A chronic disorder, rheumatoid arthritis is a progressive disease that causes inflammation in the joints. This results in painful deformity and immobility in the fingers, wrists, feet, and ankles. Diagnosing rheumatoid arthritis can be difficult in the early stages. This is because the symptoms mimic other diseases.
The doctors will diagnose the disease through a series of physical examination. They will look for symptoms of swelling, redness, warmth and check for joint reflexes and muscle strength. Other tests include:
- Blood tests
People suffering from rheumatoid arthritis may find elevated levels of erythrocyte sedimentation or C-reactive protein. This indicates the presence of inflammation in the body. The blood test also looks into other rheumatoid factors like anti-cyclic citrullinated peptide antibodies.
- Imaging tests
x-rays help to track the progression of rheumatoid arthritis in the joints. MRI (Magnetic Resonance Imaging) help the doctors find the severity of the disease in the body.
While there is no cure to reverse or completely cure the condition, there are recent discoveries that can put the disease into remission. This can be done with the help of strong medications called as disease modifying antirheumatic drugs (DMARDs).
Over The Counter (OTC) NSAIDs and prescription-based NSAIDs can be administered to help in relieving pain and reducing inflammation. Steroids or corticosteroids reduce the pain due to swelling and reduce joint pain. Disease-modifying antirheumatic drugs (DMARDs) slows the progression of rheumatoid arthritis and saves the joint and the surrounding tissues from permanent damage. Side effects of these medications include ringing in the ears, upset stomach, heart problems, and kidney damage. Severe side effects include liver damage, bone marrow suppression, and lung infection in some cases.

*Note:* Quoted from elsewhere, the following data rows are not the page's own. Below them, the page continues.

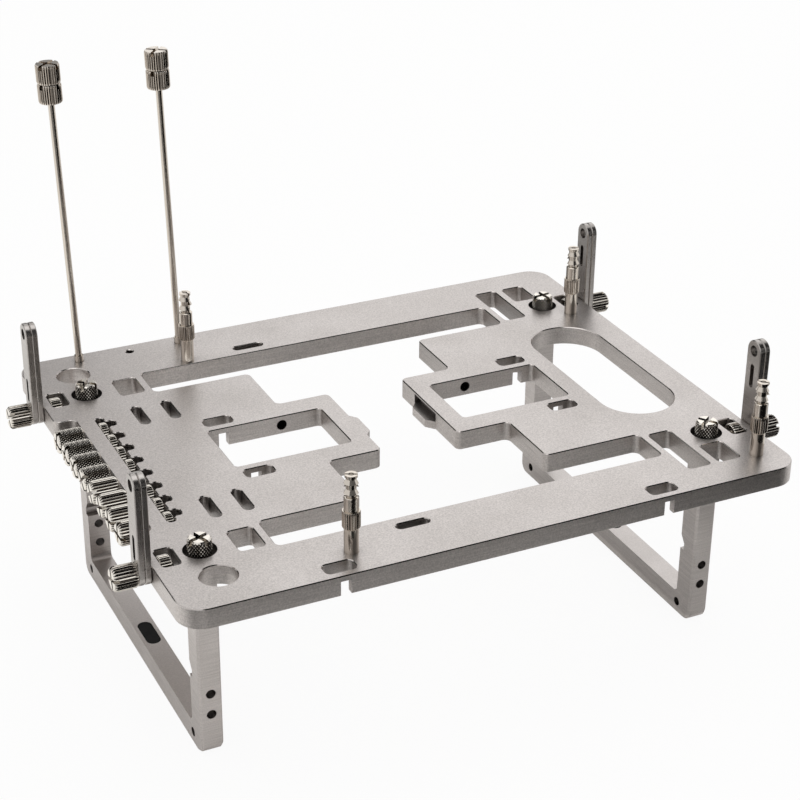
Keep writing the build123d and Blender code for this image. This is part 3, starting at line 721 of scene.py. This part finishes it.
# A card's feather is the width of its fading edge, and its cover is how much it hides.
cards = {
    "front_floor_card": {"place": (260, -580, 1), "size": (1100, 860), "feather": 80, "cover": 1.0},
    "left_front_floor_card": {"place": (-520, -420, 1), "size": (800, 700), "feather": 90, "cover": 0.85},
    "right_rear_floor_card": {"place": (260, 110, 3), "size": (260, 300), "feather": 90, "cover": 0.75},
    "right_floor_card": {"place": (460, -380, 2), "size": (800, 620), "feather": 110, "cover": 0.9},
    "front_wall_card": {"place": (420, -1150, 230), "target": (0, 0, 60), "size": (1500, 520),
                        "feather": 200, "cover": 0.85},
    "front_room_card": {"place": (-100, -1300, 430), "target": (-100, 0, 430), "size": (3200, 1240),
                        "feather": 260, "cover": 0.92},
    "under_card": {"place": (95, -40, 3), "size": (300, 300), "feather": 100, "cover": 0.55},
    "under_rear_card": {"place": (0, 240, 3), "size": (180, 220), "feather": 60, "cover": 0.85},
    "overhead_front_card": {"place": (330, -480, 680), "target": (40, -60, 80), "size": (1240, 740),
                            "feather": 130, "cover": 1.0},
    "rear_left_card": {"place": (-350, 1050, 540), "target": (0, 0, 80), "size": (1500, 900),
                       "feather": 340, "cover": 1.0},
    "rear_low_card": {"place": (500, 1060, 380), "target": (0, 0, 80), "size": (1500, 520),
                      "feather": 200, "cover": 0.4},
    "left_floor_bounce": {"place": (-632, 690, 1), "size": (1040, 1500), "feather": 30, "cover": 0.9,
                          "tone": whiteBoard},
    "near_floor_bounce": {"place": (30, -114, 4), "size": (500, 46), "feather": 18, "cover": 0.6,
                          "tone": whiteBoard},
}

underFeet = Matrix.Translation((0, 0, -studio["floorDrop"] * mm))
makePlane("floor", studio["floorSize"], underFeet, makeFloorMaterial())
for cardName, card in cards.items():
    addCard(cardName, card)

# The camera sees a white room, and the object is lit by a slightly dimmer one.
world = bpy.data.worlds.new("studio")
bpy.context.scene.world = world
world.use_nodes = True
world.node_tree.nodes.clear()
seen = addNode(world.node_tree, "ShaderNodeLightPath")
room = addNode(world.node_tree, "ShaderNodeBackground",
               {"Color": (1, 1, 1, 1), "Strength": studio["roomStrength"]})
white = addNode(world.node_tree, "ShaderNodeBackground", {"Color": (1, 1, 1, 1), "Strength": 1.0})
roomMix = addNode(world.node_tree, "ShaderNodeMixShader", None,
                  {0: seen.outputs["Is Camera Ray"], 1: room.outputs[0], 2: white.outputs[0]})
addNode(world.node_tree, "ShaderNodeOutputWorld", None, {"Surface": roomMix.outputs["Shader"]})

softboxes = {
    "overhead softbox": {"place": (0, 0, 900), "target": (0, 0, 70), "size": (900, 700), "power": 1.3},
    "rear softbox": {"place": (560, 760, 640), "target": (40, 0, 80), "size": (900, 700), "power": 0.75},
}
for softboxName, softbox in softboxes.items():
    light = bpy.data.lights.new(softboxName, "AREA")
    light.shape = "RECTANGLE"
    light.size, light.size_y = [v * mm for v in softbox["size"]]
    light.energy = softbox["power"]
    lamp = bpy.data.objects.new(softboxName, light)
    lamp.location = [v * mm for v in softbox["place"]]
    aim = Vector(softbox["target"]) - Vector(softbox["place"])
    lamp.rotation_euler = aim.to_track_quat("-Z", "Y").to_euler()
    bpy.context.scene.collection.objects.link(lamp)

bpy.context.scene.view_settings.view_transform = "Standard"
print("studio set")
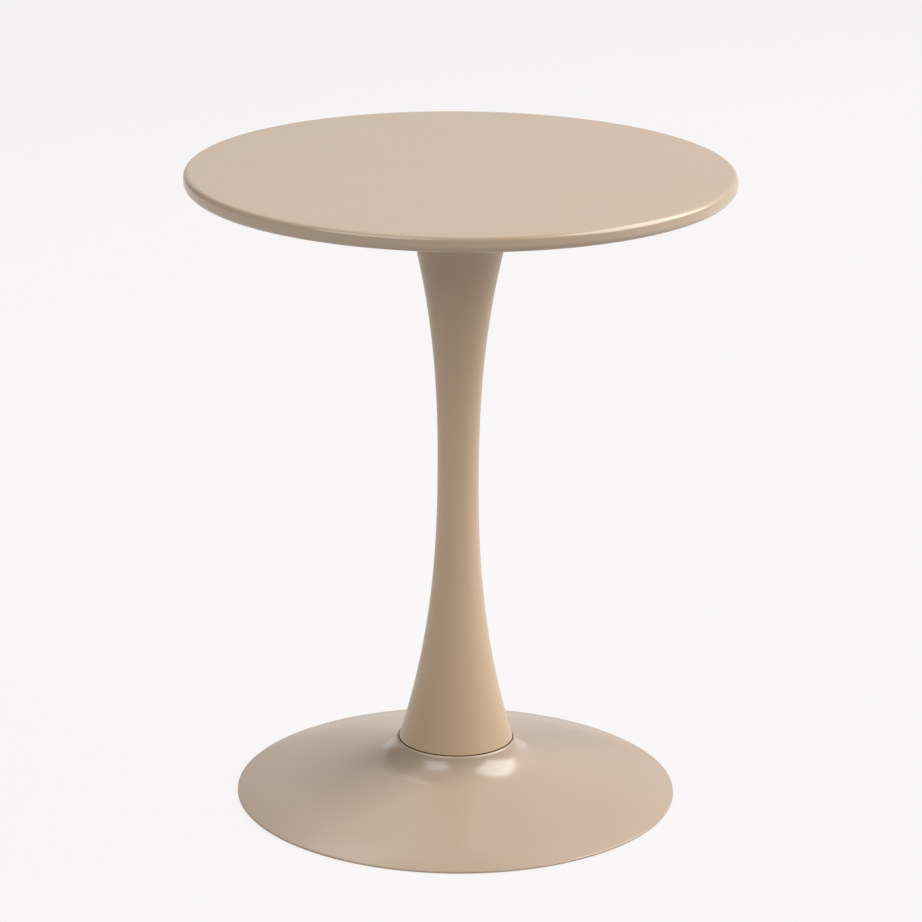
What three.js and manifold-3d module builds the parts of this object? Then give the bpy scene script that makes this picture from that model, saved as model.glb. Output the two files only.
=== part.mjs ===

A physical or occupational therapy that involves physical exercises help to keep the joints flexible. The physiotherapists will suggest new ways to do daily tasks that will be less burdensome for your joints. Some therapies will also involve assistive devices that will make it easier to avoid stressing your joints.
If medications and therapies fail to slow down the joint damage, the doctors might consider surgery to repair damage joints. This will help the patient restore the ability to use the joints, reduce pain and correct deformities. Synovectomy is a surgery that removes the inflamed synovium, the fluid that protects and covers the joints. This surgery is performed on knees, elbows, wrists, fingers, and hips. Joint fusion surgery is recommended to stabilize and realign a joint. Total joint replacement surgery involves removing the damaged part of the joints and inserting prosthesis made of metal or plastic.
Some complementary alternative medications such as fish oil, plant oils can be included in daily diet that helps reduce pain and stiffness due to arthritis. Check with your doctor before incorporating these in your diet as it can have side effects like nausea, belching, and diarrhea. Discuss the symptoms with your doctor or a rheumatologist, as they will help you with further evaluation of the same and provide the best treatment based on the severity of the disease.